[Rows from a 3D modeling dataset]
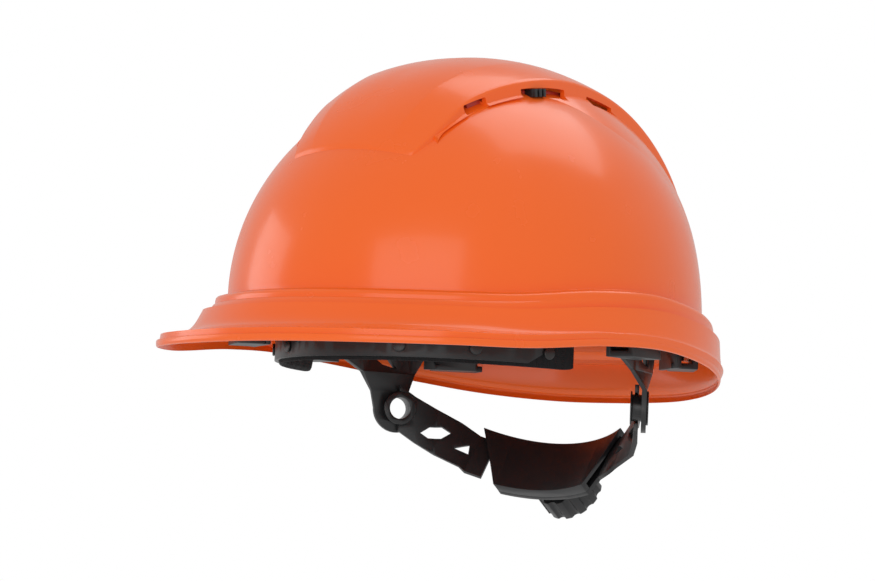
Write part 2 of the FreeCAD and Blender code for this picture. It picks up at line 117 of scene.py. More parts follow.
def new_object(name: str, points: np.ndarray,
               faces: Sequence[tuple[int, ...]]) -> bpy.types.Object:
    """Make a smooth mesh object with outward faces.

    Args:
        name: Name of the object and its mesh.
        points: Corner points in millimetres.
        faces: Corner numbers of every face.

    Returns:
        The object, linked to the scene.
    """
    mesh = bpy.data.meshes.new(name)
    mesh.from_pydata([tuple(p) for p in np.asarray(points) * MM], [], list(faces))
    mesh.validate()
    made = bmesh.new()
    made.from_mesh(mesh)
    bmesh.ops.recalc_face_normals(made, faces=made.faces)
    made.to_mesh(mesh)
    made.free()
    obj = bpy.data.objects.new(name, mesh)
    bpy.context.collection.objects.link(obj)
    for polygon in mesh.polygons:
        polygon.use_smooth = True
    LOG.info("%s: %d faces", name, len(mesh.polygons))
    return obj


def apply_modifiers(obj: bpy.types.Object) -> None:
    """Bake an object's modifiers into its mesh."""
    graph = bpy.context.evaluated_depsgraph_get()
    baked = bpy.data.meshes.new_from_object(obj.evaluated_get(graph))
    obj.modifiers.clear()
    obj.data = baked


def bevelled(obj: bpy.types.Object, width: float, segments: int, angle: float) -> None:
    """Round the sharp edges of an object.

    Args:
        obj: The object to change.
        width: Width of the rounding in millimetres.
        segments: Steps across the rounding.
        angle: Smallest edge angle to round, in degrees.
    """
    modifier = obj.modifiers.new("round", "BEVEL")
    modifier.width = width * MM
    modifier.segments = segments
    modifier.limit_method = "ANGLE"
    modifier.angle_limit = math.radians(angle)
    modifier.use_clamp_overlap = True
    apply_modifiers(obj)


def join(objects: Sequence[bpy.types.Object], name: str) -> bpy.types.Object:
    """Join several objects into the first.

    Args:
        objects: The objects, of which the first one stays.
        name: New name of the result.

    Returns:
        The joined object.
    """
    bpy.ops.object.select_all(action="DESELECT")
    for obj in objects:
        obj.select_set(True)
    bpy.context.view_layer.objects.active = objects[0]
    bpy.ops.object.join()
    objects[0].name = name
    return objects[0]


def shade_by_angle(obj: bpy.types.Object, degrees: float) -> None:
    """Smooth shading with hard edges above an angle."""
    mesh = obj.data
    for polygon in mesh.polygons:
        polygon.use_smooth = True
    mesh.set_sharp_from_angle(angle=math.radians(degrees))


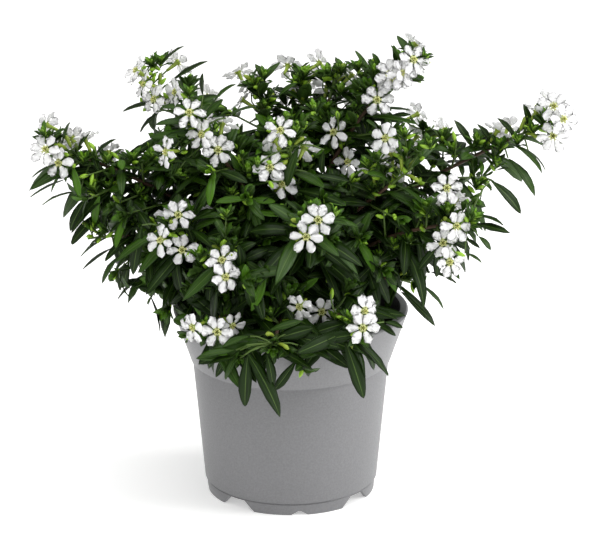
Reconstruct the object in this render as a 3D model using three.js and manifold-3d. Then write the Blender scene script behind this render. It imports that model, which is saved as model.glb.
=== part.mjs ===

* [Problem requirements]:
Using the listing above, pull out all lines that hold the word "part".

* [Answer to the exercise]:
Write part 2 of the FreeCAD and Blender code for this picture. It picks up at line 117 of scene.py. More parts follow.
=== part.mjs ===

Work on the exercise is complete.